Brexit, the NHS and Britain’s slide into a cultural cesspit

Chris Johns: Instead of rescuing the NHS, Downing Street is consumed by a tribal battle

Chris Johns: the NHS is now the only institution that unites the cultural tribes of Britain. Photograph: Jeff J Mitchell/Getty

Chris Johns: the NHS is now the only institution that unites the cultural tribes of Britain. Photograph: Jeff J Mitchell/Getty

 

UK commentators have noticed that the latest import from the Americas is a culture war. For at least 30 years – longer, according to some social historians – the defining fault lines of US politics have become less economic and more identity based.

It used to be that all you needed to know about people was how much money they had. Money could predict a lot about attitudes and beliefs: who you voted for and, more generally, whether you were socially liberal or conservative. Plenty of exceptions existed, of course, but money, or lack of it, was often a good political pointer, if only towards left- or right-wing opinions.

If economics no longer provides quite the political battle ground of old, what does? According to some social anthropologists, everything is now all about identity.

Darwinism in reverse

We think of ourselves no longer primarily in terms of our bank balance but more in terms of the tribe we belong to. This might be a case of Darwinism in reverse, evidence that evolution doesn’t always result in progress.

If the United States has rediscovered tribalism and is now exporting it to places like the United Kingdom, there are plenty of residents of Belfast, Kigali or Sarajevo who could be forgiven for thinking that the values of the Enlightenment never really extinguished tribalism in the first place.

It may have been a conceit, but British fondness for tolerance – live and let live – has been replaced with a proud hatred of the other

I guess it’s a way of trying to make sense of a billionaire property developer moving into the White House. Who attracts fanatical devotion as much from unemployed Appalachian coal miners as from hedge-fund traders. A president who passes tax-reform legislation that brings large financial benefits to his businesses yet is praised by most, if not all, Republicans – a party that for years has railed against government borrowing but now thinks an extra trillion or two of debt is neither here nor there.

We always try to categorise; astrology is a good example of our tendency to try to predict and understand human beliefs and behaviours in simplistic terms. But something connects old white men with distrust (or worse) of foreigners; with a fondness for capital punishment; with dislike of experts (let alone intellectuals); with a belief that poverty is entirely the fault of the poor; with a conviction that physical illness is a sign of low morals.

Theresa May’s nativism

It is to Theresa May’s eternal discredit that she allows her speech-writers to indulge in this kind of nativism. There is now a culture war in the UK that mimics its US counterpart.

The latest manifestation is London’s attempt to coerce universities into accepting one definition of free speech.

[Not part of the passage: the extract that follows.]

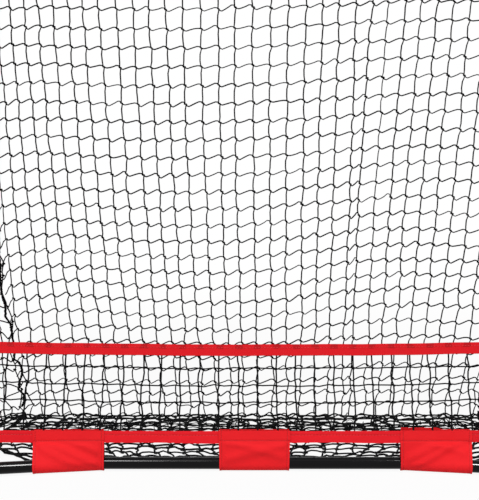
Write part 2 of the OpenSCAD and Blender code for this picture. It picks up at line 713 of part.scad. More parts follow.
// Surplus net that lies gathered along the bag's back edge, a low uneven roll.
gather_rings = 36;
module gathered_net() {
    half = back_half_w - seam_keep - 1.8 * knot_d;
    rings = [for (i = [0:gather_rings]) let (x = mix(-half, half, i / gather_rings),
        swell = 0.86 + 0.14 * sin(i * 73), wide = 0.84 + 0.16 * sin(i * 49 + 30),
        h = gather_h * swell, w = gather_w / 2 * wide, base = strand_t + soft_gap)
        [for (k = [0:7]) let (a = 45 * k + 22.5)
            [x, back_y - 30 - gather_w / 2 + w * cos(a) * 1.05,
                base + h * (sin(a) / sin(67.5) + 1) / 2]]];
    color([0.08, 0.08, 0.08]) placed() lofted(rings);
}

base_bar_center();
arm_tube_left();
arm_tube_right();
tube_insert_left();
tube_insert_right();
insert_rivets();
foot_left();
foot_right();
button_center_left();
button_center_right();
button_foot_left();
button_foot_right();
button_spring_center_left();
button_spring_center_right();
button_spring_foot_left();
button_spring_foot_right();
pole_left_lower();
pole_left_upper();
pole_left_top();
pole_right_top();
pole_right_upper();
pole_right_lower();
pole_tip_left();
pole_tip_right();
pole_ferrules();
shock_cord();
shock_cord_plugs();
bow_sleeve_left();
bow_sleeve_top();
bow_sleeve_right();
back_net();
side_net_left();
side_net_right();
floor_net();
fence_net();
fence_band();
fence_strip();
base_sleeve_left();
base_sleeve_center();
base_sleeve_right();
seam_cord_left();
seam_cord_right();
corner_knot_left();
corner_knot_right();
gathered_net();
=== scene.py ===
# %% [markdown]
# # A golf chipping net
#
# The real object is a bow of fibreglass poles that stands on a bent steel tube. A black knotted
# net hangs from the bow and trails behind it to a back edge on the ground, a low fence of taut
# net keeps the balls in, and red cloth loops hold everything to the tube.
#
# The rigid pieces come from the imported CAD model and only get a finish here. Everything soft is
# modelled again: every strand of net is a real cord with real knots, and every red piece is a
# sheet of cloth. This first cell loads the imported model.

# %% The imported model
import bisect
import math
import random

import bpy
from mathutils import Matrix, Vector


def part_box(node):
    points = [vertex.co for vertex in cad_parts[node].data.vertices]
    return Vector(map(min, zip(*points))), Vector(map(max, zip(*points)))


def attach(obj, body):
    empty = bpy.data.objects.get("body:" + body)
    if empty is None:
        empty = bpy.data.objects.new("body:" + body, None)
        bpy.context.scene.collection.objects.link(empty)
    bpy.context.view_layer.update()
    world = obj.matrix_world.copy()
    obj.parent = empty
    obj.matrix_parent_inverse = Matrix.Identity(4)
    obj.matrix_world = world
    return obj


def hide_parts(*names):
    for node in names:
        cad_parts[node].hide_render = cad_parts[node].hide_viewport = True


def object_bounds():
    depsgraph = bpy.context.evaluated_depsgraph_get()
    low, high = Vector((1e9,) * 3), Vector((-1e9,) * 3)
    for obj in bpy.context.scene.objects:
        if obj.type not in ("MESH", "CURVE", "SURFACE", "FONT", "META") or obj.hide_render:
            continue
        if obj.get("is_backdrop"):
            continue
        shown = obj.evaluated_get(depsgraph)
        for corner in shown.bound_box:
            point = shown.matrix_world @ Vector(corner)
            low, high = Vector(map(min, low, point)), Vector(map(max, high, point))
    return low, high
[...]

Posh Oxbridge types are appointing fellow tribe members to a regulatory body that seeks to police a new battlefield: higher education.

The only political energy in evidence is devoted entirely to fighting these irrelevant cultural-cum-tribal battles. Real problems are blithely ignored. It may have been a conceit, but British fondness for tolerance – live and let live – has been replaced with a proud hatred of the other. Disagreement is no longer encouraged or even tolerated: fail to agree and you are denounced as a traitor.

If Brexit is the most visible battle ground of the new culture war, smaller skirmishes are breaking out everywhere. As in the US, unemployed workers from defunct smokestack industries make common cause with deranged billionaires – often, in the case of the British variation of this surreal comedy, with plutocrats neither residents nor citizens of the country they seek to fracture.

The NHS: a problem ignored

The most obvious example of a problem ignored is the NHS. Chronic underfunding and a well-predicted winter crisis have led managers to shut down most routine admissions and procedures for the next few weeks (at least). The NHS is the last institution left standing that unites most Britons.

Unlike the US, the UK retains one national symbol that does not provide fuel for the culture wars. All tribes pay lip tribute to the wonders of a publicly funded health service; most tribes mean what they say. And the British government continues to refuse to provide adequate resources. It’s almost as if they want the NHS to fail.

This is stupid in the extreme. The NHS provided Brexiteers with the highly emotive £350-million-a-week promise of extra funding in the event of a vote to leave the European Union. There is abundant evidence that most people would accept higher taxes for better healthcare.

The electoral implications of leaving the EU are murky: Jeremy Corbyn, the Labour Party leader, is more Europhobic than the current prime minister. But the NHS is the one thing that could assuredly lose the Conservatives the next election. As they allow themselves to be sucked further into the irrelevant cesspit of unending cultural wars, the NHS has entered a state of permanent crisis. That’s a direct consequence of using up all your political capital and energy on one issue.

Brexit has drained the life from the British machinery of government. It is now utterly dysfunctional, unable to focus on, let alone deal with, any issue unrelated to leaving the EU. And that’s not exactly going well either.